Positive Indicators (pat yourself on the back)

You enjoy writing and can pull your thoughts together quickly.

You read a lot of books, including novels (increases vocabulary).

It’s easy for you to find words to express what you mean.

Contra-indicators (start worrying)

You dislike writing and avoid it where possible.

It takes you a long time to capture what you want to say.

You can bang off an email, but longer reports/analysis material is difficult to construct.

Becoming a Great Writer: One approach is simply to eliminate the typical ‘mistakes’ that people make when writing even simple emails.  Ignore the following points at your peril…

a. Albert Reynolds: Writers often overestimate the amount of information that the human brain can process. Keep it simple (use short words and short sentences) and keep it single (one purpose).  Think of your reader as ‘Albert Reynolds’ (the former Taoiseach would not accept any briefing that was longer than 1 page).

b. Too Much: Who wants to read a 3168 word email? Perhaps this is more a ‘CYA’ for the sender than a message to the receiver? Central point = responsibility for effective communications stays with the sender.
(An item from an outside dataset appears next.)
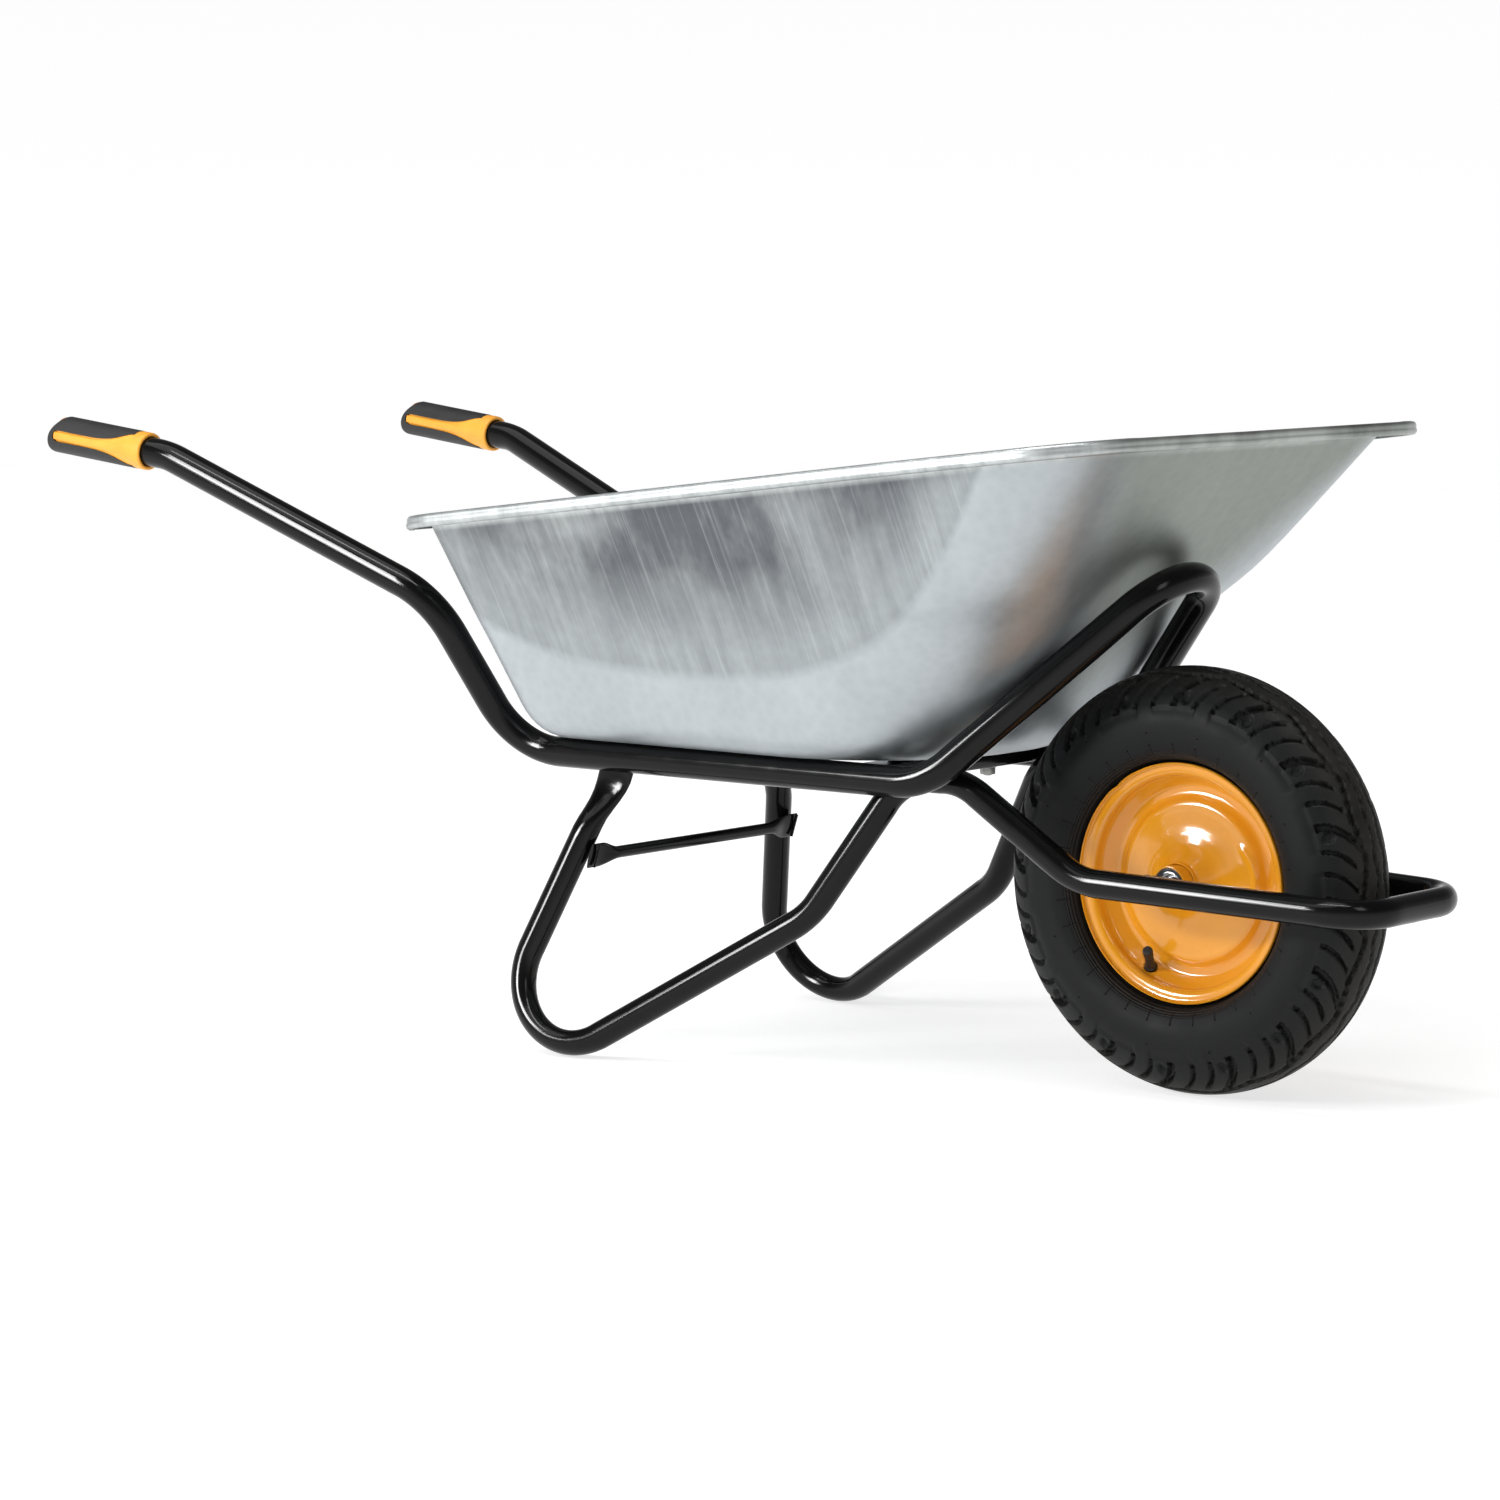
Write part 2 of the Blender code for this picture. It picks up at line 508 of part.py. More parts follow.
# ---------------------------------------------------------------- grips
def grip(tag, s):
    """Yellow core with a side stripe, and a black sleeve moulded over it."""
    front = Vector((GRIP_FRONT.x, -s * GRIP_FRONT.y, GRIP_FRONT.z))
    along = Vector((GRIP_DIR.x, -s * GRIP_DIR.y, GRIP_DIR.z))
    up = along.cross(Vector((0, 1, 0))).normalized()
    if up.z < 0:
        up = -up
    across = up.cross(along).normalized()
    frame = Matrix((along, across, up)).transposed().to_4x4()
    frame = Matrix.Translation(front) @ frame

    def window(name, clearance):
        c = clearance
        half_widths = [(0.0100, 0.0165), (0.0190, 0.0152), (0.0280, 0.0122), (0.0370, 0.0092), (0.0480, 0.0070),
                       (0.0620, 0.0058), (0.1180, 0.0056), (0.1210, 0.0030)]
        stretch = [(u + (c if u > 0.1 else 0), v + c) for u, v in half_widths]
        bm = bmesh.new()
        flat = [bm.verts.new((u, -0.03, v)) for u, v in stretch]
        flat += [bm.verts.new((u, -0.03, -v)) for u, v in reversed(stretch)]
        face = bm.faces.new(flat)
        moved = bmesh.ops.extrude_face_region(bm, geom=[face])
        verts = [g for g in moved["geom"] if isinstance(g, bmesh.types.BMVert)]
        bmesh.ops.translate(bm, vec=(0, 0.06, 0), verts=verts)
        bmesh.ops.transform(bm, matrix=frame, verts=bm.verts)
        return finish(name, bm, BLACK, cutters, smooth=False)

    core = lathe("grip_core_" + tag, front, along,
                 mm([(15.3, 0.5), (18.0, 0.0), (19.3, 1.5), (19.3, 11.0), (19.0, 13.6), (19.0, 121.2), (17.2, 121.2),
                     (17.2, 111.2), (15.3, 111.2)]), GRIP_YELLOW, 24)
    keep = lathe("grip_groove_" + tag, front, along,
                 mm([(17.0, 14.0), (24.0, 14.0), (24.0, 130.0), (17.0, 130.0)]), BLACK, 22, cutters)
    cut(keep, window("grip_stripe_" + tag, 0.0))
    cut(core, keep, in_pieces=True)

    sleeve = lathe("grip_sleeve_" + tag, front, along,
                   mm([(17.4, 14.3), (19.2, 14.3), (19.5, 16.0), (19.5, 150.0), (0, 150.0), (0, 112.0),
                       (17.4, 112.0)]), GRIP_BLACK, 24)
    slot = window("grip_slot_" + tag, GAP)
    cut(slot, rod("grip_heart_" + tag, front + along * 0.07, along, 0.0168, 0.20, BLACK, 22, cutters))
    cut(sleeve, slot, in_pieces=True)
    for i, (lean, reach) in enumerate(((9, 0.1290), (40, 0.1315))):
        bm = bmesh.new()
        tilt = Matrix.Rotation(-math.radians(lean), 4, "Y")
        box = Matrix.Translation((reach, 0, 0)) @ tilt @ Matrix.Translation((0.040, 0, 0))
        bmesh.ops.create_cube(bm, size=0.080, matrix=frame @ box)
        cut(sleeve, finish("grip_end_" + tag + "_" + str(i + 1), bm, BLACK, cutters, smooth=False))


grip("right", -1)
grip("left", 1)
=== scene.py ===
import math

import bmesh
import bpy
import numpy as np
from mathutils import Matrix, Vector
from mathutils.geometry import delaunay_2d_cdt
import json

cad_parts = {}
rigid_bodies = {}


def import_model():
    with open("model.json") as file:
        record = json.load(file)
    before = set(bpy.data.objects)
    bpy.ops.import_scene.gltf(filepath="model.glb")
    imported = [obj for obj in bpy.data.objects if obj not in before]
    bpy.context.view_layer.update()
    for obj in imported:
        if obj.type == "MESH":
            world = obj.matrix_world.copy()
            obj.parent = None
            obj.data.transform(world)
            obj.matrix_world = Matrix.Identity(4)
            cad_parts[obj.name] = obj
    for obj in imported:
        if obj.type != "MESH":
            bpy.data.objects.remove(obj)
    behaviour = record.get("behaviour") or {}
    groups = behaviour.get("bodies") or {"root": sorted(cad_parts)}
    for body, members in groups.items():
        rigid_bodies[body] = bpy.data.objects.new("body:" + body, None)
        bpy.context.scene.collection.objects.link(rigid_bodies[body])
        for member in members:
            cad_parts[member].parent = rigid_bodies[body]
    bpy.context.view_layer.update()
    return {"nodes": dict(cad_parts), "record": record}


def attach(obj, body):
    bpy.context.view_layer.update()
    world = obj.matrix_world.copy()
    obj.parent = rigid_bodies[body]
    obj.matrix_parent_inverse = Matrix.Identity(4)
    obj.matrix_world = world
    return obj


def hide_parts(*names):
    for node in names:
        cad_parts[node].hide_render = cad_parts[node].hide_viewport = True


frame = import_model()

AXLE = Vector(frame["record"]["behaviour"]["joints"][0]["pos_m"])
AXLE_X, AXLE_Z = AXLE.x, AXLE.z
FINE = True
SEED = 7

# metres; an x in this list and in a call of at() is counted from the axle
TUBE_R = 0.015
LEG_R = 0.0135
GAP = 0.0003
RAIL_Y = 0.1475
RAIL_Z = 0.288
TRAY_WALL = 0.001
TRAY_FLOOR_Z = RAIL_Z + TUBE_R + GAP
DIMPLE_Z = TRAY_FLOOR_Z - 0.005
RIM_REAR_X = -0.665
RIM_REAR_Z = 0.5315
RIM_SLOPE = 0.1207
BAR_H = 0.017
BAR_TOP = DIMPLE_Z - GAP
BAR_BASE = BAR_TOP - BAR_H
BAR_WIDTH = 0.036
BAR_WALL = 0.0015
BAR_HALF = RAIL_Y - TUBE_R - 0.0007
FRONT_BAR_X = -0.292
REAR_BAR_X = -0.637
REAR_BOLT_X = -0.626
BOLT_Y = 0.07
# each side's name and the sign of its y
SIDES = (("right", -1), ("left", 1))


def at(x, y, z):
    """A point given from the axle line and the ground."""
    return Vector((AXLE_X + x, y, z))


def on_side(s, point):
    """A point or direction given for the right side, and moved to the left one where s is 1."""
    return Vector((point.x, -s * point.y, point.z))


def smooth_step(t):
    t = np.clip(t, 0.0, 1.0)
    return t * t * (3 - 2 * t)


def hump(distance):
    """1 at no distance, falling away smoothly on both sides."""
    return np.exp(-distance ** 2)


# -------- materials
class Value:
    """A node's output, which can stand in a sum or a product."""

    def __init__(self, nodes, socket):
        self.nodes = nodes
        self.socket = socket

    def __add__(self, other):
        return self.nodes.math("ADD", self, other)

    def __sub__(self, other):
        return self.nodes.math("SUBTRACT", self, other)

    def __rsub__(self, other):
        return self.nodes.math("SUBTRACT", other, self)

    def __mul__(self, other):
        return self.nodes.math("MULTIPLY", self, other)

    def __pow__(self, other):
        return self.nodes.math("POWER", self, other)

    def __abs__(self):
        return self.nodes.math("ABSOLUTE", self)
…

That responsibility doesn’t end when you press the ‘send’ button. It’s up to you to ensure that your message gets through. In writing, less is more.

c. Too Soon: I had one colleague who liked to send ‘draft’ materials.  He drove me nuts with ‘stream of consciousness’ stuff which had not been thought through, structured or edited. But he felt good that it was ‘done’, one more thing off his mental to do list. That’s like throwing a pile of logs on the ground and thinking that it will assemble itself into a table.  Unless you are in the Pentagon, most things don’t have to be sent immediately.  Draft it. Then correct it. Right doesn’t mean ‘right now’ and most writing is re-writing!

d. So What? Lets assume that you have described the situation in clear language and people understand the core point.  So what? What do you want the reader to do? (e.g. torture the CEO, make a €1 million donation to Amnesty International, fly to Australia to sort out a massive Koala Bear infestation?). Make your ‘ask’ crystal clear.

From Great To Inspired: Now, let’s assume that you have mastered the basics and want to step it up a gear.  You don’t want to be a good writer; you want to be a great writer. What should you do next? There are a couple of possibilities to hone your art. You could…

Current Style: Analyse your current writing.  Ask a journalist or a professional writer to look at examples you’ve completed. Do you have a ‘style’ that is powerful and persuasive?

Writers Group: There are a lot of writers groups around (mostly focused on fiction; it might help with the annual report!). While you may not wish to become a candidate for the Booker Prize, some of the ‘tricks’ learned can be applied in your day job.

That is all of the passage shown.